### SUPPLIED INFORMATION

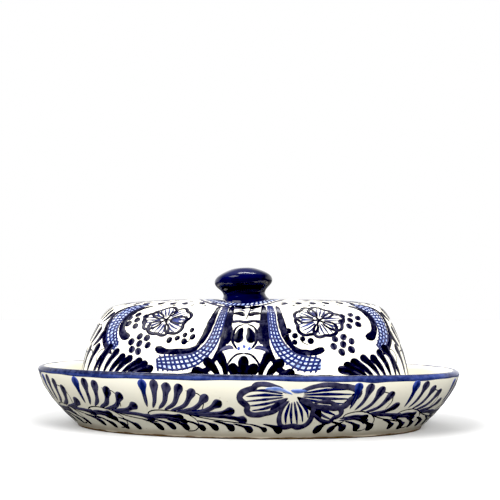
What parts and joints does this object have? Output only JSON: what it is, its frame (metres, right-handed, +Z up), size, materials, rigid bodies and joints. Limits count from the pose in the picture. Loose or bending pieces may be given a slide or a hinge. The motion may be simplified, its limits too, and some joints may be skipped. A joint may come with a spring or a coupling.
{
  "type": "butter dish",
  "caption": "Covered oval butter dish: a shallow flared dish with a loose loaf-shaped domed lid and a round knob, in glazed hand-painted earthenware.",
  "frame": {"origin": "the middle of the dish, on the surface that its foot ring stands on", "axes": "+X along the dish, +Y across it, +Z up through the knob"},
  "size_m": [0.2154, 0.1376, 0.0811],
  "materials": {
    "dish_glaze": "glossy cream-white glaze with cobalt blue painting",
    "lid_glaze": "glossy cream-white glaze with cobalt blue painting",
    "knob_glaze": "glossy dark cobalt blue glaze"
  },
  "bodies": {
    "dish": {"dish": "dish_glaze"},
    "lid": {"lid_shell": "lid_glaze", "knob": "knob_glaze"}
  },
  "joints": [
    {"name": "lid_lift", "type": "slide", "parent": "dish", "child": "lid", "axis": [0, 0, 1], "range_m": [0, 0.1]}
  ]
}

### WHAT THE TASK ASKS
Your task is to repeat the data exactly; please include every line.

### RESPONSE FOR THIS EXERCISE
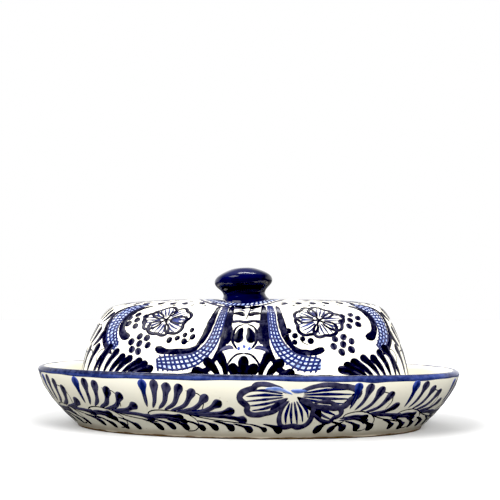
What parts and joints does this object have? Output only JSON: what it is, its frame (metres, right-handed, +Z up), size, materials, rigid bodies and joints. Limits count from the pose in the picture. Loose or bending pieces may be given a slide or a hinge. The motion may be simplified, its limits too, and some joints may be skipped. A joint may come with a spring or a coupling.
{
  "type": "butter dish",
  "caption": "Covered oval butter dish: a shallow flared dish with a loose loaf-shaped domed lid and a round knob, in glazed hand-painted earthenware.",
  "frame": {"origin": "the middle of the dish, on the surface that its foot ring stands on", "axes": "+X along the dish, +Y across it, +Z up through the knob"},
  "size_m": [0.2154, 0.1376, 0.0811],
  "materials": {
    "dish_glaze": "glossy cream-white glaze with cobalt blue painting",
    "lid_glaze": "glossy cream-white glaze with cobalt blue painting",
    "knob_glaze": "glossy dark cobalt blue glaze"
  },
  "bodies": {
    "dish": {"dish": "dish_glaze"},
    "lid": {"lid_shell": "lid_glaze", "knob": "knob_glaze"}
  },
  "joints": [
    {"name": "lid_lift", "type": "slide", "parent": "dish", "child": "lid", "axis": [0, 0, 1], "range_m": [0, 0.1]}
  ]
}